The winning tradition began in 1988 when the Rare Bear and her dedicated crew won both the Hamilton Air Races and the National Championships at Reno, where new qualifying and championship records were set. With victory fresh in their minds, the team never looked back. Lyle Shelton and his crew set their sights on capturing the 3Km World Speed Record for propeller driven aircraft - then 499.018 mph. Could the elusive 500 mph barrier be broken? A site for the challenge was scouted, and Las Vegas, New Mexico was selected for its high altitude and desert air. On Monday, August 21, 1989 the Rare Bear faced the challenge, sprinting the four legs of the course at an average speed of 528.33 mph - shattering the previous record by almost 30 mph! In September 1989 the Rare Bear (now hailed as "The fastest propeller driven aircraft in the world"), returned as defending champion to Reno. "Could the Rare Bear be beaten?" asked the headlines. The answer was a roaring "NO!" as she took the Gold Medal and victory once again. 1990 brought another challenge for the Rare Bear as she was fitted with a new three-blade propeller, the result of removing one blade and repositioning the remaining three.

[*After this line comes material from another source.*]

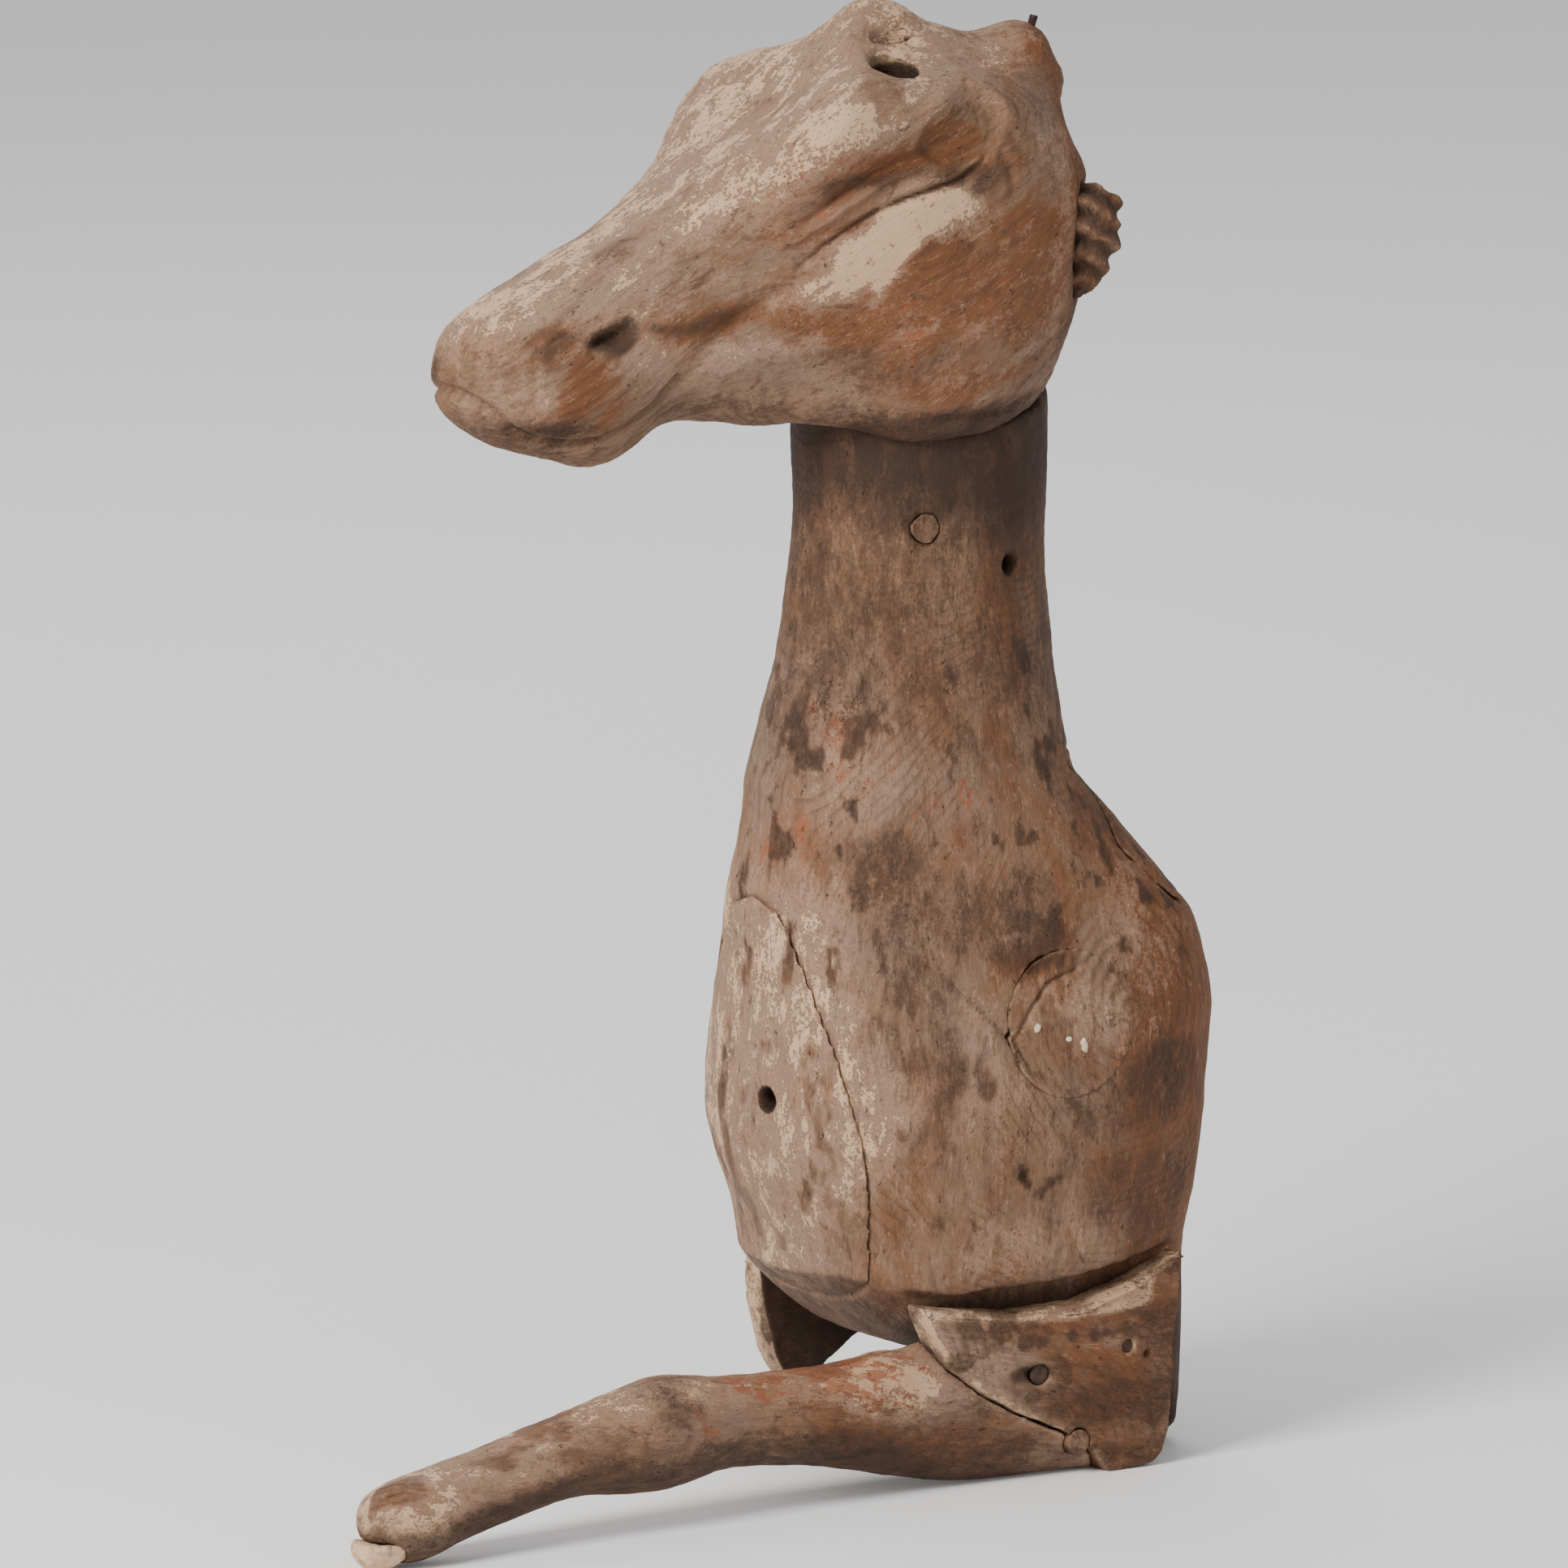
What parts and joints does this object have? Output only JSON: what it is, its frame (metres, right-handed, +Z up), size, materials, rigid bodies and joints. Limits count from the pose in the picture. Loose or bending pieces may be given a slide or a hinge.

Undaunted, the airplane not only won the race, but established a new Unlimited speed record of 468.20 mph. In 1991 the results were even more impressive, with a Gold win at over 481 mph, yet another Unlimited race record.

The Rare Bear is the crowd favorite. The plane's absence following the engine failure in the 1992 Reno final has reduced the degree of competition in the race, as evidenced by the lower winning speeds since 1995.

In 2006, the Rare Bear was purchased by Rod Lewis and has undergone a complete overhaul and inspection at the "Bear Cave" at the Reno Stead Airport, Reno, Nevada. At the 2007 Reno National Championship Air Races, John Penney flew "Rare Bear" to a first place finish in the Unlimited Class Gold Race on Sunday afternoon at a speed of 478.394 mph.